Bilingual dictionary

Code is here
The bilingual dictionary was written from scratch. Vocabulary mainly came from dictionaries and personal knowledge. The bilingual dictionary(apertium-eng-lin) contains a lot of one-to-many words because of the ambiguous nature of Lingala. Then I also wrote some transfer rules for both directions. A lot of rules and macros were recycled from more mature pairs(eng-fra, eng-cat) which makes the code cleaner and easier for adding rules later on. Transfer rules were limited only to first-level(.t1x) rules because other levels weren't yet necessary. Given the ambiguity of Lingala, I found lexical selection rules to be very effective in solving some of them.

Something to note is that Lingala has different dialects, each has grammar rules and an orthography that slightly differ from the rest. The two main dialects are Literary and Spoken Lingala. You can read more about it on this PDF. Transfer rules and the Lingala transducer work best with Spoken Lingala. The Wikipedia corpus mostly contains Literary Lingala, while other texts(Bile, Quran) are written in Spoken Lingala. Which is why the Bible translation has a much more intelligible output than the Wikipedia translation.

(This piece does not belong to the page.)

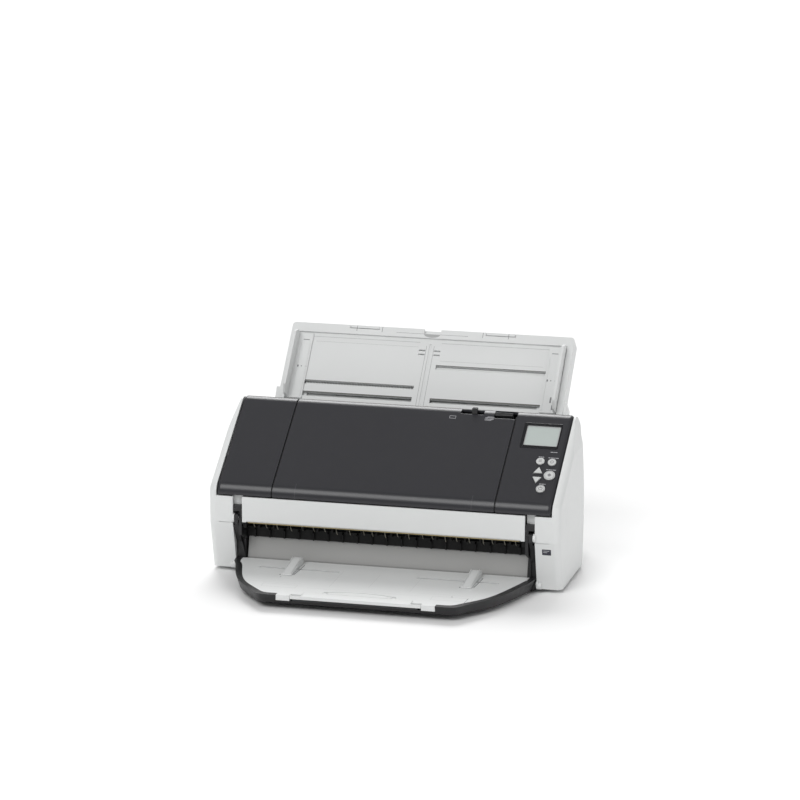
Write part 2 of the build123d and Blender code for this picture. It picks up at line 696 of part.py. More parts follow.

Current state of the bilingual dictionary:

  • Stems: 1,802
  • Wikipedia naïve coverage: 72.61%
  • Bible naïve coverage: 90.50%
  • WER of story(Lin-Eng): 47.15%
  • WER of same story as the above(Eng-Lin): 50.93%
  • Lexical selection rules: ~30
  • Testvoc(Wikipedia corpus lin-eng):
    • Number of tokenised words in the corpus: 589,666
    • Number of tokenised words unknown to analyser: 147,573 — 25.0% of tokens had *
    • Tokenised words unknown to bidix:0 — 0.0% of tokens had @
    • Tokenised words w/transfer errors or unknown to generator: 12,171 — 2.1% of tokens had #
    • Error-free coverage of analyser only: 442,093 — 75.0% of tokens had no *
    • Error-free coverage of analyser and bidix: 442,093 — 75.0% of tokens had no */@
    • Error-free coverage of the full translator: 429,922 — 72.9% of tokens had no */@/#

Translating verbs proved to be the most difficult thing to do(resulted in most #). Lingala verbs contain in them the person,tense,mood,number, and animacy.

Future Work

  • Transfer rules for verbs that deal with tense, mood, compound and radical extension.
  • Second-level rules(.t2x) for alliterative agreement which will result in a more literary Lingala translation.
  • Using offline resources to get vocabulary

Acknowledgments

I would like to thank the whole Apertium community, specifically, my mentors, Jonathan Washington, Mikel L. Forcada, and Анастасия Кузнецова for their support, mentorship, and patience.